Give the material again in full, matching it exactly.

* Start *

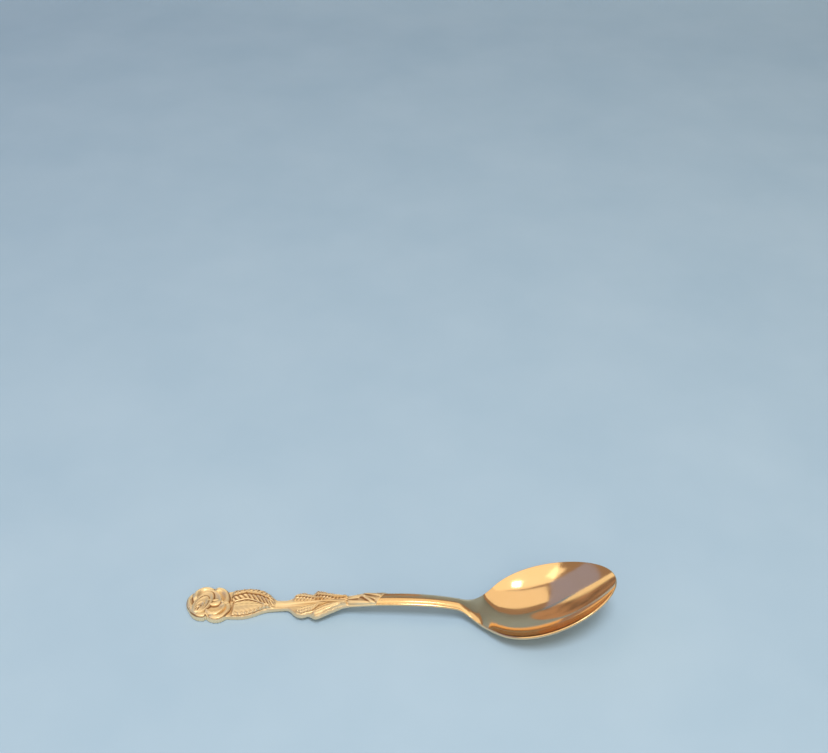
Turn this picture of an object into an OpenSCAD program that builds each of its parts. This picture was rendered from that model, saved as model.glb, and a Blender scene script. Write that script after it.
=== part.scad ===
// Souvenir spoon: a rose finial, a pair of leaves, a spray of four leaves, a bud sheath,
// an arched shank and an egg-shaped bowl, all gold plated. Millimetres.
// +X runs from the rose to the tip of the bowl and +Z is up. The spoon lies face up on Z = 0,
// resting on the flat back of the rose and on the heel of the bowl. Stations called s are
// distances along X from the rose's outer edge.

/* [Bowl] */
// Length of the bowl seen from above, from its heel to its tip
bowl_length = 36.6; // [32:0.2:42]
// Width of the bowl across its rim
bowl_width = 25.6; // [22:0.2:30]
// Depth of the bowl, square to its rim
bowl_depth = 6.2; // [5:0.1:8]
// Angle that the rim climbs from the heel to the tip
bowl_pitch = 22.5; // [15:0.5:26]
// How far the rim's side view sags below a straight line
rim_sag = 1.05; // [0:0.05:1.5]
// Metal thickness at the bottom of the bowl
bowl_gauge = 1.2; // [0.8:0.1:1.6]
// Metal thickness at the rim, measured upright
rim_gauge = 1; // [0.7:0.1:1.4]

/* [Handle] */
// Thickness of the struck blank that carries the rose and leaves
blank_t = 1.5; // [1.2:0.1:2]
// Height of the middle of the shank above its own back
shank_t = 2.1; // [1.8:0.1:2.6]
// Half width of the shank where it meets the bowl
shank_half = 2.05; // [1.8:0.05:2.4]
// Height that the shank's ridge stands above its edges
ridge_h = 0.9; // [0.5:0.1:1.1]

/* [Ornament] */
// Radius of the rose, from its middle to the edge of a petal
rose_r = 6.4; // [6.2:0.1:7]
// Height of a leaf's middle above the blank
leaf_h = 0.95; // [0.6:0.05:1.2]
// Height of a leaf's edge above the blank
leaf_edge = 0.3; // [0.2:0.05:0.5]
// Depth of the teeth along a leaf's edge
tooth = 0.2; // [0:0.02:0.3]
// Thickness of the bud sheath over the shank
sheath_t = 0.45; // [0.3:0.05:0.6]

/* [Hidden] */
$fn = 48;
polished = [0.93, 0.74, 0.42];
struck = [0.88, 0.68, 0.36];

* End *

[ANSWER TO THE PROBLEM]
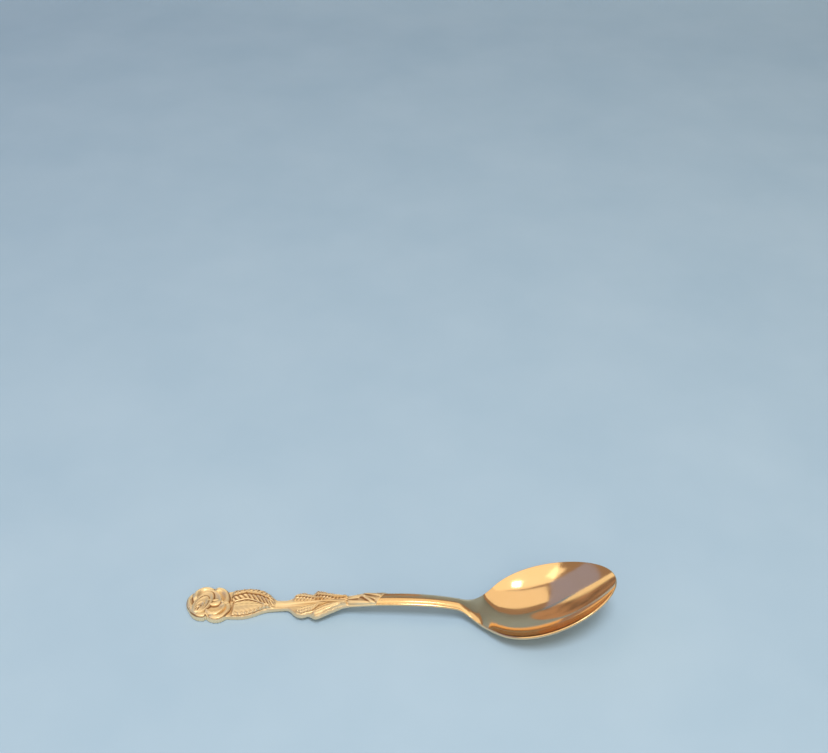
Turn this picture of an object into an OpenSCAD program that builds each of its parts. This picture was rendered from that model, saved as model.glb, and a Blender scene script. Write that script after it.
=== part.scad ===
// Souvenir spoon: a rose finial, a pair of leaves, a spray of four leaves, a bud sheath,
// an arched shank and an egg-shaped bowl, all gold plated. Millimetres.
// +X runs from the rose to the tip of the bowl and +Z is up. The spoon lies face up on Z = 0,
// resting on the flat back of the rose and on the heel of the bowl. Stations called s are
// distances along X from the rose's outer edge.

/* [Bowl] */
// Length of the bowl seen from above, from its heel to its tip
bowl_length = 36.6; // [32:0.2:42]
// Width of the bowl across its rim
bowl_width = 25.6; // [22:0.2:30]
// Depth of the bowl, square to its rim
bowl_depth = 6.2; // [5:0.1:8]
// Angle that the rim climbs from the heel to the tip
bowl_pitch = 22.5; // [15:0.5:26]
// How far the rim's side view sags below a straight line
rim_sag = 1.05; // [0:0.05:1.5]
// Metal thickness at the bottom of the bowl
bowl_gauge = 1.2; // [0.8:0.1:1.6]
// Metal thickness at the rim, measured upright
rim_gauge = 1; // [0.7:0.1:1.4]

/* [Handle] */
// Thickness of the struck blank that carries the rose and leaves
blank_t = 1.5; // [1.2:0.1:2]
// Height of the middle of the shank above its own back
shank_t = 2.1; // [1.8:0.1:2.6]
// Half width of the shank where it meets the bowl
shank_half = 2.05; // [1.8:0.05:2.4]
// Height that the shank's ridge stands above its edges
ridge_h = 0.9; // [0.5:0.1:1.1]

/* [Ornament] */
// Radius of the rose, from its middle to the edge of a petal
rose_r = 6.4; // [6.2:0.1:7]
// Height of a leaf's middle above the blank
leaf_h = 0.95; // [0.6:0.05:1.2]
// Height of a leaf's edge above the blank
leaf_edge = 0.3; // [0.2:0.05:0.5]
// Depth of the teeth along a leaf's edge
tooth = 0.2; // [0:0.02:0.3]
// Thickness of the bud sheath over the shank
sheath_t = 0.45; // [0.3:0.05:0.6]

/* [Hidden] */
$fn = 48;
polished = [0.93, 0.74, 0.42];
struck = [0.88, 0.68, 0.36];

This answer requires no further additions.